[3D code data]
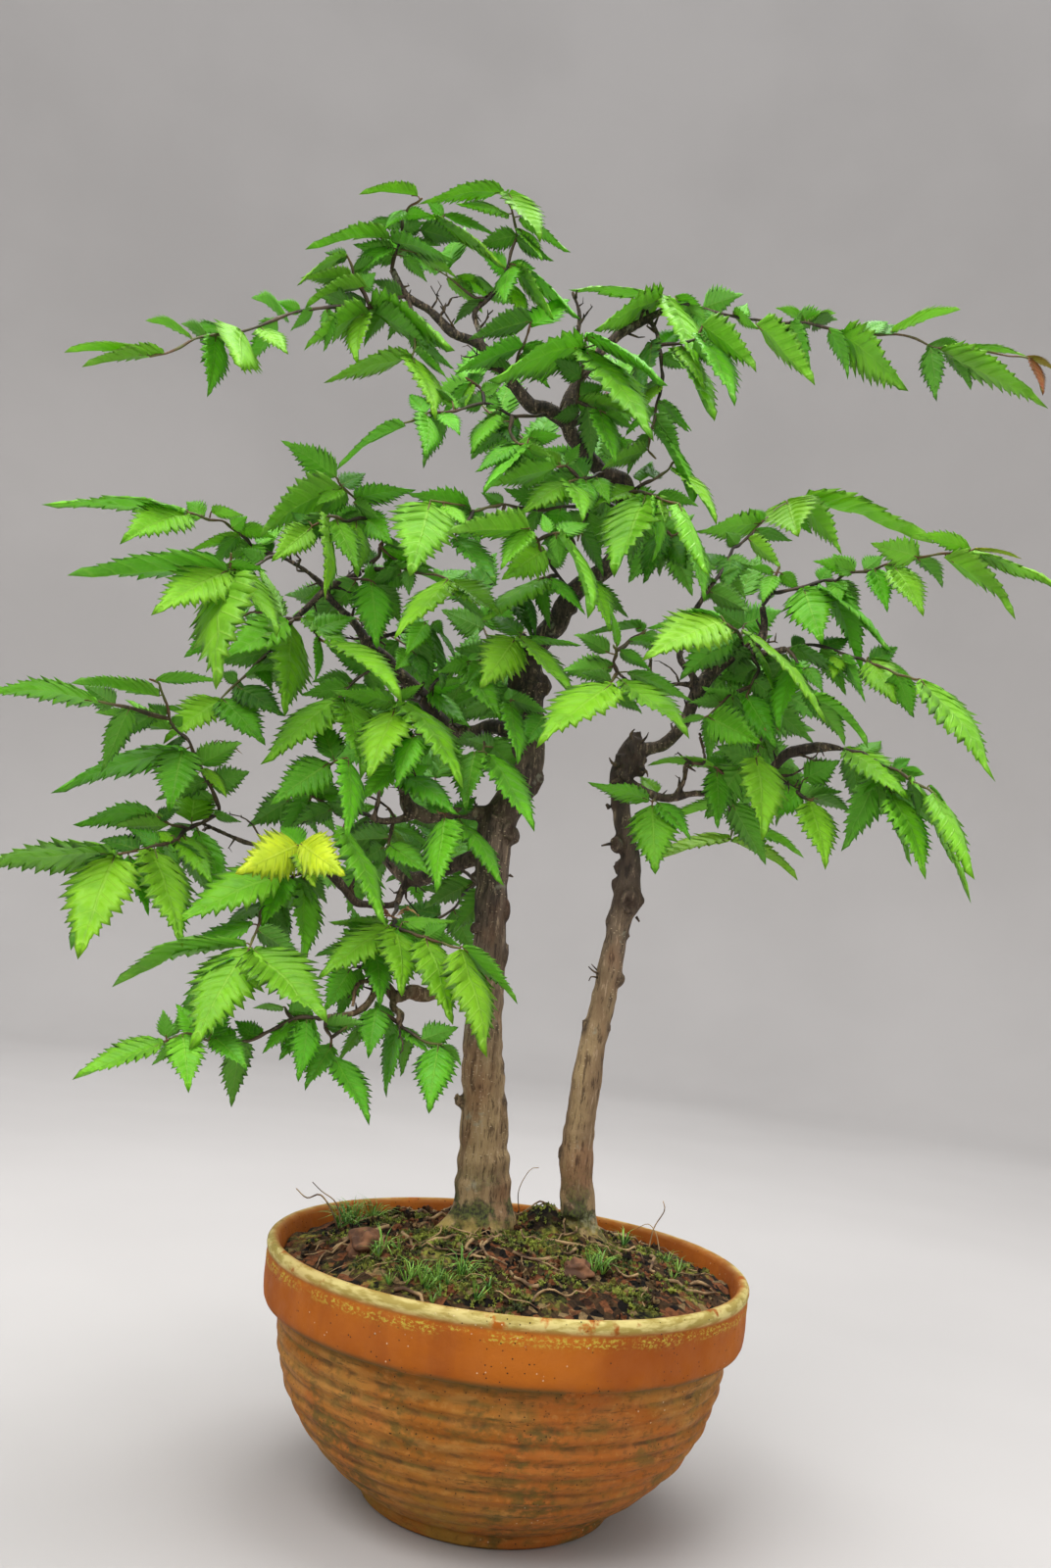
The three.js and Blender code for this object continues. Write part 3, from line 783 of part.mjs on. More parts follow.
function innerOutline(grow) {
  return BODY_OUTLINE.slice(3).map(([r, z]) => [r - WALL - grow, z + 3])
    .filter(([, z]) => z > FLOOR_TOP + 2);
}

function makePot() {
  const band = POT_HEIGHT - BAND_HEIGHT;
  const outside = [[0, 0], ...BODY_OUTLINE, [RIM_RADIUS - BAND_STEP, band],
    [RIM_RADIUS, band + BAND_STEP], [RIM_RADIUS, POT_HEIGHT - LIP_THICKNESS / 2],
    [RIM_RADIUS - LIP_THICKNESS / 4, POT_HEIGHT - LIP_THICKNESS / 8],
    [RIM_RADIUS - LIP_THICKNESS / 2, POT_HEIGHT]];
  const inside = [[RIM_RADIUS - LIP_THICKNESS, POT_HEIGHT - LIP_THICKNESS / 2],
    [MOUTH_RADIUS, POT_HEIGHT - BAND_HEIGHT / 2], ...innerOutline(0).reverse(),
    [FLOOR_RADIUS, FLOOR_TOP], [0, FLOOR_TOP]];
  let pot = turned([...outside, ...inside]);
  for (let i = 0; i < DRAIN_COUNT; i += 1) {
    const angle = (i / DRAIN_COUNT) * 2 * Math.PI + Math.PI / 2;
    const bore = new THREE.CylinderGeometry(DRAIN_RADIUS, DRAIN_RADIUS, 3 * FLOOR_TOP, 16);
    bore.rotateX(Math.PI / 2);
    bore.translate(Math.cos(angle) * DRAIN_RING, Math.sin(angle) * DRAIN_RING, FLOOR_TOP / 2);
    pot = pot.subtract(solid(bore));
  }
  return pot;
}

function makeDrainMesh() {
  const sheet = new THREE.CylinderGeometry(MESH_RADIUS, MESH_RADIUS, MESH_THICKNESS, 24);
  sheet.rotateX(Math.PI / 2);
  sheet.translate(0, 0, FLOOR_TOP + GAP + MESH_THICKNESS / 2);
  return solid(sheet);
}

// The mound's height at a distance from the pot's axis.
function soilHeight(distance) {
  const t = Math.min(1, distance / SOIL_EDGE);
  return SOIL_TOP - SOIL_FALL * t * t;
}

// The soil fills the pot to just under the lip and is mounded up to the trunks.
function makeSoilBody(grow) {
  const base = FLOOR_TOP + 2 * GAP + MESH_THICKNESS;
  const edge = soilHeight(SOIL_EDGE);
  const side = innerOutline(GAP).filter(([, z]) => z < edge - BAND_STEP);
  const top = [SOIL_EDGE, 84, 50].map((r) => [r + grow, soilHeight(r) + grow]);
  return turned([[0, base], [FLOOR_RADIUS - GAP, base], ...side,
    [MOUTH_RADIUS - SOIL_MARGIN, edge - 3], ...top, [0, SOIL_TOP + grow]]);
}

function onSoil(bearing, distance) {
  const angle = THREE.MathUtils.degToRad(bearing);
  return new THREE.Vector3(Math.cos(angle) * distance, Math.sin(angle) * distance,
    soilHeight(distance));
}

// A tuft of narrow blades on a small crown.
function makeGrass(centre, size) {
  const blades = [ball(centre, [size * 0.3, size * 0.3, size * 0.3], 0, 7, 5)];
  for (let i = 0; i < 7; i += 1) {
    const angle = i * 2.4;
    const lean = 0.35 + 0.08 * i;
    const direction = new THREE.Vector3(Math.cos(angle) * lean, Math.sin(angle) * lean, 1).normalize();
    const blade = new THREE.ConeGeometry(1, size * (1.15 - 0.07 * i), 4);
    blade.translate(0, size * 0.5, 0);
    blade.applyQuaternion(new THREE.Quaternion()
      .setFromUnitVectors(new THREE.Vector3(0, 1, 0), direction));
    blade.translate(centre.x, centre.y, centre.z + 1);
    blades.push(solid(blade));
  }
  return join(blades);
}

const bonsai = new THREE.Group();

const mainWood = wood(MAIN_LIMBS, MAIN_KNOTS, MAIN_ROOTS, 0);
const mainClearance = wood(MAIN_LIMBS, MAIN_KNOTS, MAIN_ROOTS, CUT);
const secondWood = largestPiece(
  wood(SECOND_LIMBS, SECOND_KNOTS, SECOND_ROOTS, 0).subtract(mainClearance));
const secondClearance = wood(SECOND_LIMBS, SECOND_KNOTS, SECOND_ROOTS, CUT);
const woodClearance = mainClearance.add(secondClearance);

bonsai.add(meshOf('pot', makePot(), 'terracotta'));
bonsai.add(meshOf('drain_mesh', makeDrainMesh(), 'mesh'));
bonsai.add(meshOf('soil', largestPiece(makeSoilBody(0).subtract(woodClearance)), 'soil'));
bonsai.add(meshOf('trunk_main', mainWood, 'bark'));
bonsai.add(meshOf('trunk_second', secondWood, 'bark'));

// What lies on the soil is cut to it, and to the trunks and what was laid before.
let laid = makeSoilBody(GAP).add(woodClearance);
function lay(name, shape, clearance, finish) {
  bonsai.add(meshOf(name, largestPiece(shape.subtract(laid)), finish));
  laid = laid.add(clearance);
}
for (const [name, bearing, distance, radii] of MOSS) {
  const centre = onSoil(bearing, distance);
  lay(name, ball(centre, radii, 0, 14, 8), ball(centre, radii, GAP, 14, 8), 'moss');
}
for (const [name, bearing, distance, radii] of STONES) {
  const centre = onSoil(bearing, distance);
  lay(name, ball(centre, radii, 0), ball(centre, radii, GAP), 'stone');
}
for (const [name, bearing, distance, size] of GRASS) {
  const shape = makeGrass(onSoil(bearing, distance), size);
  lay(name, shape, shape, 'grass');
}

// Every stem is cut clear of the wood and of the stems before it. Every leaf is cut clear of
// the wood, of all the stems but its own, and of the leaves before it.
const allShoots = [...SHOOTS, ...BACK_SHOOTS].map(([name, stemRows, leafRows]) => [name,
  stemRows.map((row) => row.map(([x, z, y]) => [x, z, drawnOut(y)])),
  leafRows.filter(([bx, bz, tx, tz, dy]) => Math.hypot(tx - bx, tz - bz, dy) > SHORTEST_LEAF)]);
const stemClearances = allShoots.map(([, stemRows]) => stems(stemRows, CUT));
const leafClearances = [];
allShoots.forEach(([name, stemRows, leafRows], i) => {
  const stem = clear(stems(stemRows, 0), [woodClearance, ...stemClearances.slice(0, i)]);
  const others = [woodClearance, ...stemClearances.filter((_, j) => j !== i), ...leafClearances];
  const leaves = leafRows.map((row) => clear(leaf(stemRows, row, 0), others));
  const whole = stem.add(join(leaves)).simplify(SMALLEST_EDGE);
  bonsai.add(meshOf(name, largestPiece(whole), 'leaf'));
  leafClearances.push(...leafRows.map((row) => leaf(stemRows, row, CUT)));
});

export default bonsai;
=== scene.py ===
"""A japanese zelkova bonsai in a round terracotta bowl, built around its solid model.

The plant is set out as it is seen from one viewpoint. A row's x and z, in millimetres, are read on the
plane of the trunks, y = 0, and y is the real depth there. Meshes are in metres, +Z up, with the origin
at the centre of the foot's underside.
"""
import math
import random

import bmesh
import bpy
import numpy as np
from mathutils import Matrix, Vector, noise


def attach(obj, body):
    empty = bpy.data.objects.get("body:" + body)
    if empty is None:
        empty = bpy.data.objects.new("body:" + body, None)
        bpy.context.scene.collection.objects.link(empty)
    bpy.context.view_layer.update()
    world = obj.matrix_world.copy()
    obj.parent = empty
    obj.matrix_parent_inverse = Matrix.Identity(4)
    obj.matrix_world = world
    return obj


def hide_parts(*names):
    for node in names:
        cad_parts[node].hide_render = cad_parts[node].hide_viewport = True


bl_info = {
    "name": "Zelkova bonsai",
    "version": (1, 0, 0),
    "blender": (4, 5, 0),
    "location": "View3D > Sidebar > Bonsai",
    "description": "Builds a zelkova bonsai in a terracotta bowl, piece by piece",
    "category": "Add Mesh",
}

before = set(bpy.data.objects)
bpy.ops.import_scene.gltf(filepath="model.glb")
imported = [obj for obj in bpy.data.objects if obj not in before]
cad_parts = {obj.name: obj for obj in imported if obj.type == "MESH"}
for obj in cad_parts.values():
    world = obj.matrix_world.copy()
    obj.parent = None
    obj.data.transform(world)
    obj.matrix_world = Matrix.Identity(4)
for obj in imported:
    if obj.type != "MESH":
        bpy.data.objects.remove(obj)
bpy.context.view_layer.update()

MM = 0.001

# The viewpoint: its distance from the trunks' plane and height in millimetres, and its axes.
VIEW_DEPTH = 723.65
VIEW_HEIGHT = 287.55
CAMERA_RIGHT = (0.99432, 0.01122, 0.10583)
CAMERA_UP = (-0.10347, -0.13088, 0.98598)
CAMERA_FORWARD = (-0.02492, 0.99133, 0.12898)
LENS = 29.25

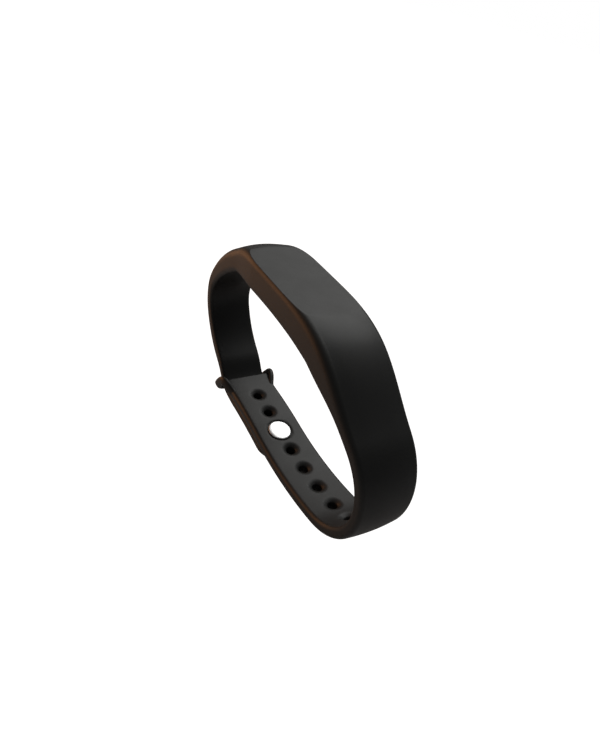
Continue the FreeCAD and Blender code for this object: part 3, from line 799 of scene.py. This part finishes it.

> _Stated exercise_
From the entries above, extract each line containing "names".

> _Output for this exercise_
def hide_parts(*names):
    for node in names:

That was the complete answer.